[Scripts that build objects]

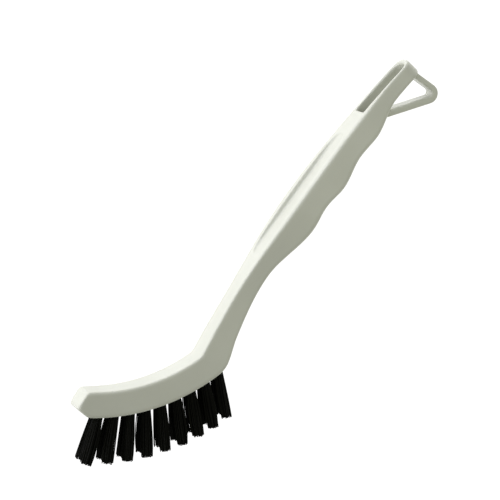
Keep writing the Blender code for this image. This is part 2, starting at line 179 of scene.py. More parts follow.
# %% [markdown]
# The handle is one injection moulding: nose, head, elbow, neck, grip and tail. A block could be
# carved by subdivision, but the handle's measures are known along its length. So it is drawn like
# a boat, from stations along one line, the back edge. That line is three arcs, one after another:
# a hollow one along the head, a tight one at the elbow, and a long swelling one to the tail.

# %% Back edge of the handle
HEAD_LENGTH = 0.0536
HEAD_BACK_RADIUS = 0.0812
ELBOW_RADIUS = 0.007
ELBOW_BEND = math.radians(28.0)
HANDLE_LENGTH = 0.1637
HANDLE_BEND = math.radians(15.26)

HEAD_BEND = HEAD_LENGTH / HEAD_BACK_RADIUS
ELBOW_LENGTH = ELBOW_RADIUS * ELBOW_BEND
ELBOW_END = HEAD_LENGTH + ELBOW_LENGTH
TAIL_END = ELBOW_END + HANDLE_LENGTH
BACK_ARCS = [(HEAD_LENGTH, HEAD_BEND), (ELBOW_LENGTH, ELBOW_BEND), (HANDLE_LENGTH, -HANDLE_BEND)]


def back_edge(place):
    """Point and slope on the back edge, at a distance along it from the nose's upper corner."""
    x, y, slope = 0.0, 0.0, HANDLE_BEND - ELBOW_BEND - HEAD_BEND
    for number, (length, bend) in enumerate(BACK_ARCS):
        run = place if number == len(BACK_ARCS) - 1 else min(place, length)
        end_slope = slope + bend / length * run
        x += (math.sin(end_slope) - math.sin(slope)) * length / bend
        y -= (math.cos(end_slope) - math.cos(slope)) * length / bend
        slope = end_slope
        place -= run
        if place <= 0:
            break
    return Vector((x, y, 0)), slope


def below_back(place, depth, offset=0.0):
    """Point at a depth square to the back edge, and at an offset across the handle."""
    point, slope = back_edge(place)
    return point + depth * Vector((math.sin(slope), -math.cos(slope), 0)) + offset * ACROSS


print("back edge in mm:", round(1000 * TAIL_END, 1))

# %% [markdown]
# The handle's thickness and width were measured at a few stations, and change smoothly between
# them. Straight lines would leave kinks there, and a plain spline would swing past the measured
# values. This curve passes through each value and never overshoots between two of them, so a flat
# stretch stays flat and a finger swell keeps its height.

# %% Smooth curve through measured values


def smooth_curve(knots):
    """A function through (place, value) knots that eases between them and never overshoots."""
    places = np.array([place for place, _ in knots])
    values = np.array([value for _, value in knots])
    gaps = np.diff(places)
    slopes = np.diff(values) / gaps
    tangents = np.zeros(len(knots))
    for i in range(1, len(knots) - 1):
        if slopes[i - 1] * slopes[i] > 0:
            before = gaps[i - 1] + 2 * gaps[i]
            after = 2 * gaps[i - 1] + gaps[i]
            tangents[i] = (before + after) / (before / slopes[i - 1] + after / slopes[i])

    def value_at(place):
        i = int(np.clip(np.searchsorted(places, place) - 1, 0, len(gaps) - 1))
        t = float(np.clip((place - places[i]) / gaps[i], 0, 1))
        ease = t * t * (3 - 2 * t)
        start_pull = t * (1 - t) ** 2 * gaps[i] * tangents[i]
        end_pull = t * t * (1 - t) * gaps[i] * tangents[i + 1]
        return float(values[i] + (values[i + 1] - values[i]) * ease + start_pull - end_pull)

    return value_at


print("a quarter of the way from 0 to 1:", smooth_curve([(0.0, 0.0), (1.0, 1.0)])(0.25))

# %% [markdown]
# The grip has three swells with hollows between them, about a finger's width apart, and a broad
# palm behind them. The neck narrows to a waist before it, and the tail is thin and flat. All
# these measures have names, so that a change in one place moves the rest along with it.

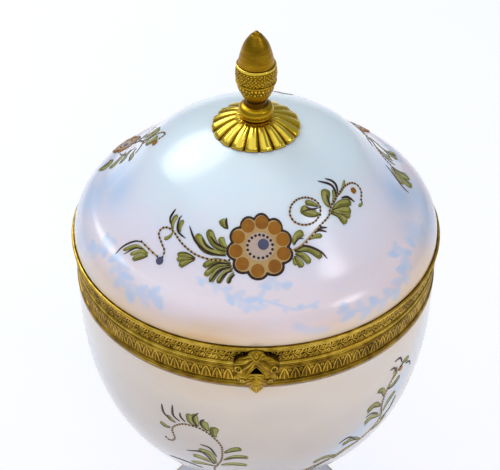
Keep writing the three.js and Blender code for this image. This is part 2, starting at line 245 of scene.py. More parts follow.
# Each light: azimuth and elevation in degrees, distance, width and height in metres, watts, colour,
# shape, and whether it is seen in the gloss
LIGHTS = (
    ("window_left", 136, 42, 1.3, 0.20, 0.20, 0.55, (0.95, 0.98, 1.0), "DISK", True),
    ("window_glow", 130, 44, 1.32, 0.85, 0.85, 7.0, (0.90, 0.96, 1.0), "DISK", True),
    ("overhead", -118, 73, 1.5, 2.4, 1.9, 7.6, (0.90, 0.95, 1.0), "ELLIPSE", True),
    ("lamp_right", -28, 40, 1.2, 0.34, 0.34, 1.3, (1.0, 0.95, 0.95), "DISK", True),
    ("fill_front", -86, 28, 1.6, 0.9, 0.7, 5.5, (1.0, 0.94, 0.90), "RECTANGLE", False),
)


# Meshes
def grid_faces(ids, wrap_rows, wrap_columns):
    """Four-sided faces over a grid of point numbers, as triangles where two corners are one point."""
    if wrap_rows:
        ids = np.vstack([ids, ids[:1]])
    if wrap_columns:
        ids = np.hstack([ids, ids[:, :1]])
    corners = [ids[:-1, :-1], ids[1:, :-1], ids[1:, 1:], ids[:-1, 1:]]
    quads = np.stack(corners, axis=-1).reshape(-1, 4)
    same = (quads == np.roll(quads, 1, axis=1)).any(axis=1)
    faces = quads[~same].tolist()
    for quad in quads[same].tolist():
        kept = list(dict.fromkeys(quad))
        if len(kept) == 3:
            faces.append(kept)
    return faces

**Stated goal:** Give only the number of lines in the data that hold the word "writing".

**Complete output:** 2